6. Effective Citizenship and Civic Responsibility
Students will acquire the ability to recognize ethical principles, identify possible courses of action in response to ethical dilemmas, evaluate their consequences, and behave ethically and respectfully when working with others. They will develop the ethical parameters that enables them to transcend their individual needs providing service to others creating a positive impact upon the broader community – local, national, and global.

Program Student Learning Outcomes

These are broader outcome statements for each Department or Discipline

These statements cover all Course SLO scores for all of the Department’s courses. In this catalog, the Mathematics Department has a Program SLO that states: “Demonstrate a working knowledge of selected topics from calculus, linear algebra and a distribution of other branches of mathematics.” This Program SLO aggregates the student data from all the Math sections using the Math Course SLO below about solving linear equations. All Departments have their Program Student Learning Outcomes listed in this Course Catalog.

Course Student Learning Outcomes

This is a measurable objective statement about a specific Course.

For example, MATH R115 College Algebra, one course SLO is "Students will solve logarithmic and exponential applications."

For Culinary Arts, CRM R102B Institutional Food Production Management, a course level SLO is "Students will be able to demonstrate the ability to implement and analyze production control."

Course SLOs must appear on the syllabus for that course.
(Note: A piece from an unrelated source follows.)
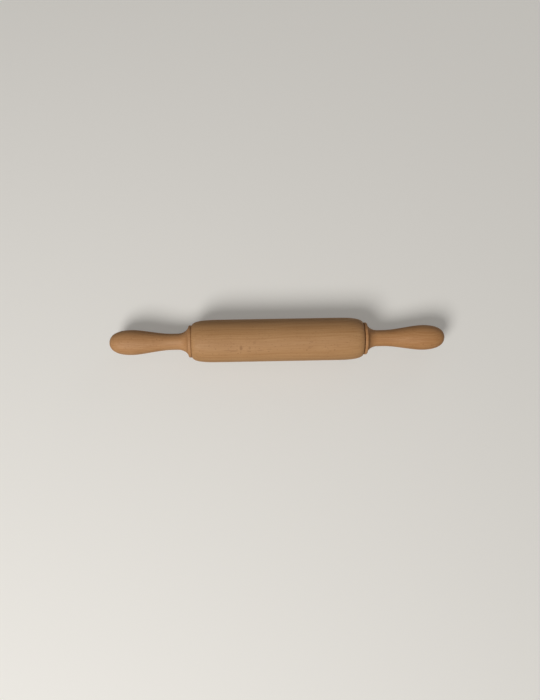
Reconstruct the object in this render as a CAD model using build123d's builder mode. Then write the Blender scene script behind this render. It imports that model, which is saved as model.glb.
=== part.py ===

Faculty use a student-based scorecard to enter the rubric for a given CSLO. For example, a student can be given a score of 4 out of 4 rubric for demonstrating the ability to implement and analyze production controls. For the algebra question, the score might be set up as a 0 or a 1, where the only possible correct answer is scored as a 1, a pass/fail rubric. Writing and scoring SLOs is done at the Department/Discipline level, and Program and Course SLOs and SLO assessments are reviewed and updated on a regular basis.